Kehidupan sehari-hari kita dipenuhi dengan rutinitas, tanggung jawab, dan terkadang, momen-momen yang terasa monoton. Namun, di tengah hiruk pikuk tersebut, seringkali terselip kejutan kecil yang memberikan warna: anekdot. Anekdot adalah cerita pendek, ringkas, dan seringkali lucu atau menggelitik, yang menyoroti keunikan karakter atau situasi yang lazim kita temui. Anekdot bukan sekadar lelucon; ia adalah cerminan budaya dan psikologi manusia yang dibungkus dalam narasi singkat.
Mengapa anekdot begitu penting dalam interaksi sosial kita? Karena ia adalah jembatan komunikasi yang efektif. Dalam situasi yang tegang, sesi presentasi yang membosankan, atau saat mencoba mencairkan suasana kaku, sebuah anekdot yang tepat sasaran dapat mengubah dinamika seketika. Ia berfungsi sebagai pelumas sosial, mengurangi ketegangan, dan membangun koneksi emosional yang instan antara pencerita dan pendengar.
Di kantor, kita mungkin sering mendengar anekdot tentang rekan kerja yang terlalu teliti, atau tentang kebijakan perusahaan yang konyol. Misalnya, kisah tentang seorang manajer yang terlalu fokus pada format email sehingga lupa substansi pesannya. Anekdot jenis ini seringkali berfungsi sebagai kritik halus terhadap birokrasi. Ketika seseorang menceritakan, "Ingat si Budi minggu lalu? Dia menghabiskan dua jam hanya untuk memastikan semua poin di laporan diberi bullet point bintang, bukan lingkaran," semua orang tertawa, karena mereka mengerti realitas tekanan detail yang kadang tidak masuk akal.
Anekdot dalam kehidupan sehari-hari membantu kita membangun memori bersama. Ketika Anda menceritakan kembali sebuah kisah lucu yang pernah Anda dengar, Anda tidak hanya menyampaikan informasi, tetapi juga berbagi pengalaman emosional yang sudah teruji keampuhannya dalam menghasilkan tawa atau respons positif. Ini menciptakan ikatan; pendengar merasa terhubung karena mereka memahami konteks sosial dari cerita tersebut.

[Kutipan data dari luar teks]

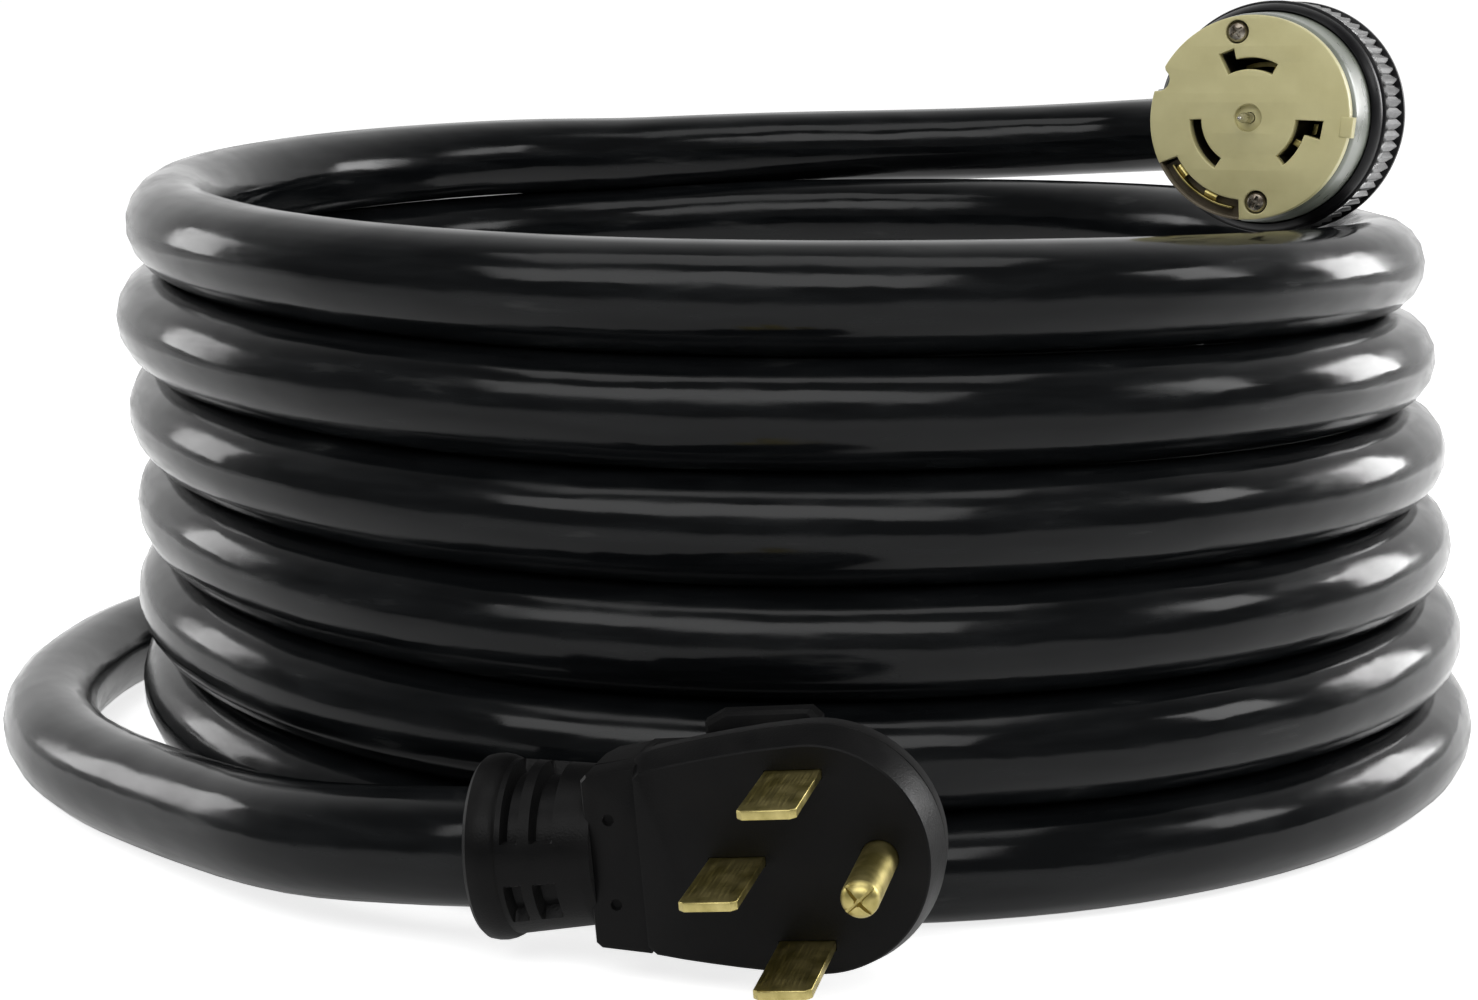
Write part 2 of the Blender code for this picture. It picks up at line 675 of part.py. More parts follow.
def make_body():
    """The black body: a smooth band, the grip ring and a tapered back."""
    seat = 0.0274 + GAP
    profile = [
        (seat, -BAND_FRONT), (0.0282, -BAND_FRONT), (0.0298, -BAND_FRONT - 0.0032),
        (KNURL_R, -KNURL_FRONT), (KNURL_R, -KNURL_BACK), (0.0310, -KNURL_BACK - 0.0006),
        (0.0310, -0.0416), (0.0290, -0.0428), (0.0273, -0.0500),
        (0.0245, -0.0620), (0.0214, -0.0770), (0.0198, -BODY_BACK + 0.0010), (0.0188, -BODY_BACK),
        (0.0152, -BODY_BACK), (0.0152, -0.0775), (0.0225, -0.0600), (0.0255, -0.0505),
        (0.0255, -SLEEVE_BACK - GAP), (seat, -SLEEVE_BACK - GAP),
    ]
    turned("connector_body", profile, "body_nylon", CONNECTOR, steps=48, closed=True)


def make_face_screws():
    """Two long screws that pull the face and the carrier into the body."""
    profile = [(0, 0.0004), (0.0020, 0.0004), (0.0026, -0.0004), (0.0026, -0.0020), (0.0016, -0.0034),
               (0.0016, -0.0440), (0, -0.0440)]
    for number, place in enumerate(SCREW_PLACES, 1):
        turned("connector_face_screw_%d" % number, profile, "steel", CONNECTOR, steps=20,
               location=(*place, 0))


def make_cord_clamp():
    """Two clamp halves and their screws behind the body, and the rubber grommet inside it."""
    front = BODY_BACK + GAP
    middle = -(front + CLAMP_BACK) / 2
    inner = CORD_R + GAP
    split = 0.0006
    screw_y = 0.0178
    seat = 0.0070
    screw = {"location": (0, 0, 0), "rotation": ALONG_X}
    bores = []
    for number, side in enumerate((1, -1), 1):
        screw["location"] = (0, side * screw_y, middle)
        profile = [(0, 0.030), (0.0032, 0.030), (0.0032, seat), (0.0019, seat), (0.0019, -0.030),
                   (0, -0.030)]
        bores.append(turned("cut_clamp_screw_%d" % number, profile, None, CONNECTOR, steps=16, **screw))
        under = seat + GAP
        top = under + 0.0022
        profile = [(0, top), (0.0028, top), (0.0028, under), (0.0016, under), (0.0016, -0.0080),
                   (0, -0.0080)]
        turned("connector_clamp_screw_%d" % number, profile, "steel", CONNECTOR, steps=16, **screw)
    outside = [(0.0070, 0.0220), (0.0110, 0.0180), (0.0152, 0.0090)]
    outside += [(x, -y) for x, y in reversed(outside)]
    meeting = math.acos(split / inner)
    for name, sign in (("right", 1), ("left", -1)):
        loop = [(split, 0.0220)] + outside + [(split, -0.0220)] + arc((0, 0), inner, -meeting, meeting, 16)
        loop = [(sign * x, y) for x, y in loop]
        half = as_mesh(deep_plate("connector_clamp_" + name, [loop], front, CLAMP_BACK, "body_nylon"))
        for bore in bores:
            boolean(half, bore)
    ring = [(inner, -0.0780), (0.0149, -0.0780), (0.0149, -BODY_BACK), (inner, -BODY_BACK)]
    turned("connector_grommet", ring, "grommet_rubber", CONNECTOR, steps=32, closed=True)


def make_connector_wires():
    """Conductors from the end of the cable to the contacts and the ground screw."""
    start = CABLE_END_Z + 2 * GAP
    end = -CONTACT_BACK - 2 * GAP
    routes = {
        "black": (clock(0.0062, 0), clock(CONTACT_R, 0)),
        "red": (clock(0.0062, 117), clock(CONTACT_R, 117)),
        "white": (clock(0.0062, -120), clock(CONTACT_R, -120)),
    }
    for colour, (low, high) in routes.items():
        points = [(*low, start), (*low, start + 0.005), (*high, end - 0.006), (*high, end)]
        tube("connector_wire_" + colour, points, WIRE_R, "wire_" + colour, CONNECTOR)
    ground = clock(0.0165, 180)
    low = clock(0.0080, 180)
    points = [(*low, start), (*low, start + 0.005), (*ground, end - 0.008), (*ground, end - 0.0012)]
    tube("connector_wire_green", points, WIRE_R, "wire_green", CONNECTOR)


# ---- assembly ------------------------------------------------------------------------------------

COIL = empty("coil_axis", (*COIL_CENTRE, 0))
PLUG = empty("plug_axis", PLUG_FACE, (0, -PLUG_ROLL, -PLUG_YAW), COIL)
CONNECTOR = empty("connector_axis", FACE_CENTRE, (math.pi / 2, 0, -CONNECTOR_YAW), COIL)

make_coil()
make_top_lead()
make_bottom_lead()

make_front_shell()
make_rear_cover()
make_strain_relief()
make_blade_carrier()
make_blades()
make_plug_wires()

make_face_insert()
make_contact_carrier()
make_contacts()
make_terminals()
make_front_sleeve()
make_body()
make_face_screws()
make_cord_clamp()
make_connector_wires()
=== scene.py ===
"""Looks of the coiled shore power cord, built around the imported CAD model.

The row's frame is in metres with +Z up. The coil, the plug and the connector each have their own axis
frame below, with the same values as the CAD model. Pieces of the plug and the connector are drawn in the
plane of their face: X to the right, Y up and Z out of the face, so that a depth is a negative Z.
"""

import math

import bmesh
import bpy
from mathutils import Euler, Matrix, Vector


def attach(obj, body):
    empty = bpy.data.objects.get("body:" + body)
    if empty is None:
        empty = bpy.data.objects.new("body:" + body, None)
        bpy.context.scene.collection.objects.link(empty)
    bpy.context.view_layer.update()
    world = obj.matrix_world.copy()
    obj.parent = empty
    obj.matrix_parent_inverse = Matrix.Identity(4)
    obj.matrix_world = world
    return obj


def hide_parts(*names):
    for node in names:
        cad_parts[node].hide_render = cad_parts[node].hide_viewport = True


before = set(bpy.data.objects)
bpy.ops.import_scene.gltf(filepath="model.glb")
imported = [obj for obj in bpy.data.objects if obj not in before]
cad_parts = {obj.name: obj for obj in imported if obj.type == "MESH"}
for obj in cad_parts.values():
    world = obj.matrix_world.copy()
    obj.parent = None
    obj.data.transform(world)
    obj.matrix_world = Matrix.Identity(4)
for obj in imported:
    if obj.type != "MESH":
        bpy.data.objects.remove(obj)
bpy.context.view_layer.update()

# ---- places, shared with the CAD model but for the four noted here -------------------------------

# The cable is 0.6 mm thicker, the connector's face has 0.3 mm less radius, and the turns' shifts at the
# left and right and the first two points of BOTTOM_ROUTE are only here.
CABLE_D = 0.0266
CABLE_R = CABLE_D / 2
CORD_R = 0.0130  # radius of the cable that the CAD model's spacing is made for
PITCH = 0.0263
GAP = 0.0003
TURNS = 6
COIL_R = 0.1749
COIL_GROWTH = 0.0019
COIL_LEAN = 0.00237
BACK_LIFT = 0.00085  # how much each turn rises at the back right, on those below it
LIFT_FROM, LIFT_TO = 0.25, 0.56  # the stretch of a turn that rises
LEFT_SHIFT = (-0.0017, 0.0023, 0.0, -0.0012, 0.0, 0.0)  # how far each turn stands out on the left
RIGHT_SHIFT = (0.0015, 0.0015, 0.0015, 0.0015, 0.0, 0.0)  # and on the right


def axis_frame(location, rotation=(0, 0, 0), parent=None):
    """Matrix from an assembly's own frame to the row's frame."""
    own = Matrix.Translation(location) @ Euler(rotation).to_matrix().to_4x4()
    return parent @ own if parent else own


def shifted(parent, x=0.0, y=0.0, z=0.0):
    return parent @ Matrix.Translation((x, y, z))


COIL = axis_frame((0.0072, 0.0332, 0))
PLUG = axis_frame((0.0052, -0.2360, 0.0318), (0, -math.radians(5.5), -math.radians(11.9)), COIL)
PLUG_FACE = PLUG @ Matrix.Rotation(math.pi / 2, 4, "X")
CONNECTOR = axis_frame((0.1230, -0.0941, 0.1855), (math.pi / 2, 0, -math.radians(28)), COIL)

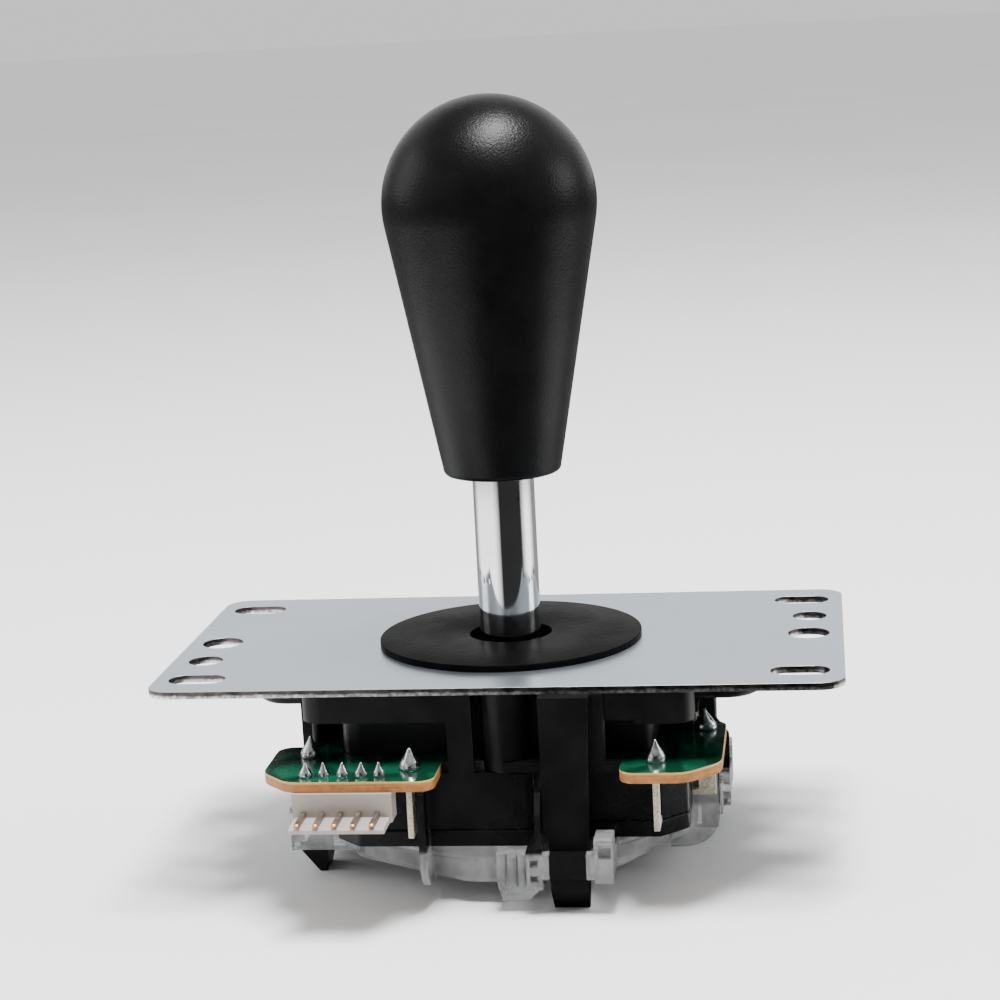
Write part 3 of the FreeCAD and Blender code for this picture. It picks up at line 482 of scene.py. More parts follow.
def add_bump(material, shader, height, depth, strength=1.0):
    """Feeds a height to the shader's normal; depth is in metres."""
    tree = material.node_tree
    bump = tree.nodes.new("ShaderNodeBump")
    bump.inputs["Distance"].default_value = depth
    bump.inputs["Strength"].default_value = strength
    tree.links.new(height, bump.inputs["Height"])
    tree.links.new(bump.outputs["Normal"], shader.inputs["Normal"])


def rgba(colour, factor=1.0):
    return tuple(min(1.0, channel * factor) for channel in colour) + (1.0,)


def grey(value):
    return rgba((value, value, value))


def add_tone(material, scale, dark, light):
    """A colour that drifts between two tones, as a socket."""
    return group_node(material, "tone", Scale=scale, Dark=dark, Light=light).outputs["Color"]


def add_polish(material, shader, scale, lowest, highest):
    """Lets the shader's roughness vary between two values."""
    polish = group_node(material, "polish", Scale=scale, Lowest=lowest, Highest=highest)
    material.node_tree.links.new(polish.outputs["Roughness"], shader.inputs["Roughness"])


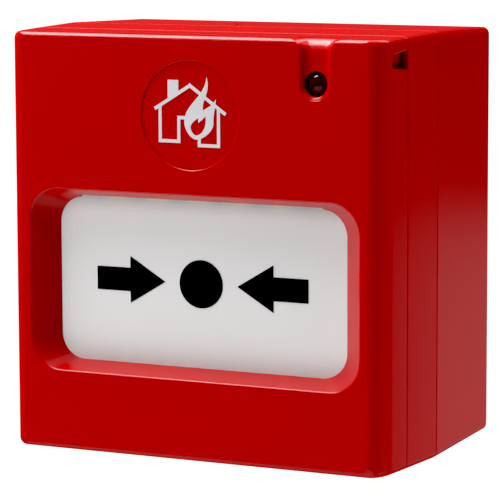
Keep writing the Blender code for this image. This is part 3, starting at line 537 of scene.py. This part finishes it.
def side_pocket(side):
    """Cutter for the pocket beside the seam, with a rounded nose, a rising top and a soft rim."""
    front, back, rim = 0.0047, COVER_SEAM + 0.001, 0.00045
    low, front_high, nose, spread = 0.0399, 0.0427, 0.0009, 0.0006
    wall, pocket_depth = outside(COVER_SEAM / 2)[0], 0.0019

    def outline(growth):
        points = [(y_of(back), low - spread - growth), (y_of(back), front_high + spread + growth)]
        reach = nose + growth
        for centre_z, start, turn in ((front_high - nose, 100, 80), (low + nose, 180, 90)):
            for step in range(7):
                angle = math.radians(start + turn * step / 6)
                y = y_of(front + nose) + reach * math.cos(angle)
                points.append((y, centre_z + reach * math.sin(angle)))
        return points

    steps = [(-0.001, rim)] + edge_profile(rim, 4) + [(pocket_depth, 0.0)]
    loops = [[(side * (wall - depth), y, z) for y, z in outline(growth)] for depth, growth in steps]
    return loft("pocket_cutter", loops)


def cover_blank():
    """Front shell with its tongue at the seam, before any opening is cut."""
    seam = COVER_SEAM - GAP + SEAM_CLOSED
    turns = [math.pi / 2 * i / 8 for i in range(9)]
    depths = sorted({reach * (1 - math.cos(t)) for reach in (END_FILLET, SIDE_REACH) for t in turns})
    stations = []
    for depth in depths:
        side_inset = fillet_inset(SIDE_FILLET, depth, SIDE_REACH)
        stations.append((depth, side_inset, fillet_inset(END_FILLET, depth)))
    stations += [(seam - d, inset, inset) for d, inset in reversed(edge_profile(SEAM_ROUND, 3))]
    cover = shell("cover_shell", stations)
    tongue_back = COVER_SEAM - GAP / 2 + LAP
    add(cover, sleeve("tongue", COVER_SEAM - 0.0015, tongue_back, LIP + GAP))
    cut(cover, sleeve("hollow", FRONT_WALL, COVER_SEAM + 0.004, WALL))
    side_wall, end_wall, collar_front = 0.002, 0.0015, 0.001
    collar = ((collar_front, side_wall, end_wall), (COLLAR_BACK, side_wall, end_wall))
    boss_half, boss_depths, boss_heights = 0.0062, (0.001, 0.0044), (0.0298, 0.0442)
    boss = box("boss", (LED_X - boss_half, LED_X + boss_half), boss_depths, boss_heights)
    add(cover, funnel("collar", collar), boss)
    return cover


def underside_openings():
    """Cutters for the key hole, the reset slot and the latch slot."""
    heights = (-0.05, -0.042)
    key_radius, key_half, key_thickness = 0.0032, 0.0045, 0.0022
    key_depths = (CAM_DEPTH - key_thickness / 2, CAM_DEPTH + key_thickness / 2)
    reset_x = (SLIDER_LOW.x + 0.001 - GAP, SLIDER_HIGH.x - 0.001 + GAP)     # past its shoulders
    reset_depths = (SLIDER_LOW.y - FRONT_Y - GAP, SLIDER_HIGH.y - FRONT_Y + GAP)
    latch_room, latch_depths = 0.0006, (0.0129, 0.016)
    latch_x = (LATCH_LOW.x - latch_room, LATCH_HIGH.x + latch_room)
    return (
        turned("key_hole", [(z, key_radius) for z in heights], "Z", (0.0, y_of(CAM_DEPTH))),
        box("key_slot", (-key_half, key_half), key_depths, heights),
        box("reset_slot", reset_x, reset_depths, heights),
        box("latch_slot", latch_x, latch_depths, heights),
    )


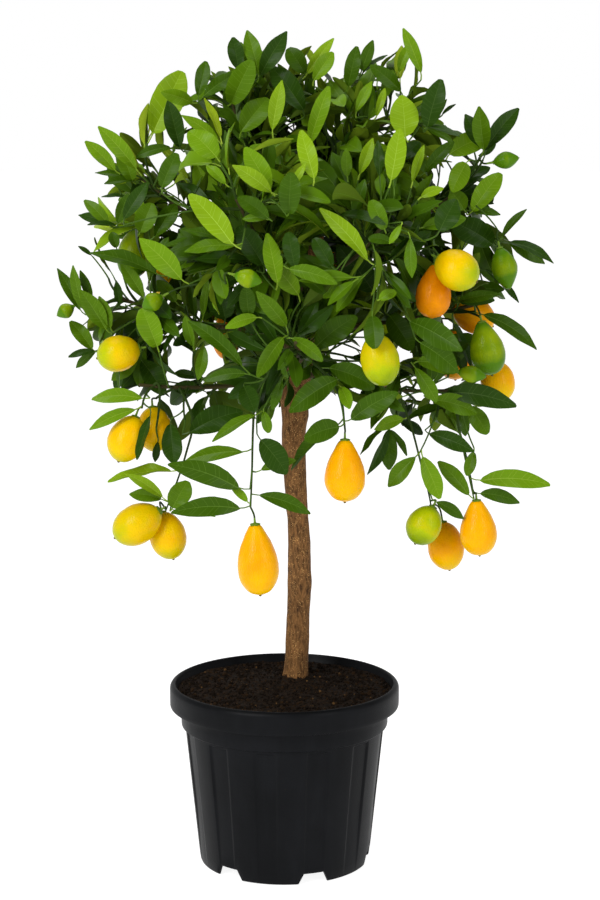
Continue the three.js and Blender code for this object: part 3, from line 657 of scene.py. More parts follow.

Kualitas sebuah anekdot sangat bergantung pada ketajaman observasi penceritanya. Anekdot yang baik menangkap esensi dari perilaku manusia—kebiasaan buruk, kegugupan, kesalahpahaman yang umum terjadi, atau bahkan momen kejeniusan yang tidak disengaja. Anekdot tidak perlu bertele-tele. Justru karena sifatnya yang singkat, setiap kata harus bermakna. Hal ini memaksa kita untuk lebih memperhatikan detail kecil di sekitar kita.
Pikirkan tentang interaksi di transportasi umum, di warung kopi, atau saat berbelanja. Bukankah seringkali kita menyaksikan interaksi singkat yang seolah-olah layak dijadikan naskah komedi mini? Misalnya, ketika seseorang panik mencari kunci mobil padahal kunci tersebut sudah ada di tangannya. Momen singkat penuh drama yang ironis inilah bahan bakar utama anekdot.
Untuk menjadi pencerita anekdot yang baik, kita harus mampu menyaring kelebihan informasi dan langsung menuju inti komedi atau pelajaran moralnya. Anekdot dalam kehidupan sehari-hari mengajarkan kita untuk menghargai ketidaksempurnaan. Ketika kita menertawakan kesalahan konyol yang kita buat sendiri—misalnya, mencoba membuka pintu otomatis yang ternyata adalah pintu dorong biasa—kita sedang berlatih menerima diri sendiri.
Pada akhirnya, anekdot adalah warisan lisan yang hidup. Mereka membuat percakapan menjadi lebih kaya, lebih manusiawi, dan jauh dari kata membosankan. Mereka adalah pengingat bahwa di balik formalitas dan keseriusan hidup, ada ruang luas untuk humor, keanehan, dan cerita lucu yang menunggu untuk dibagikan. Mari kita terus mengumpulkan dan berbagi anekdot, karena merekalah bumbu penyedap yang membuat hidangan kehidupan terasa lebih nikmat.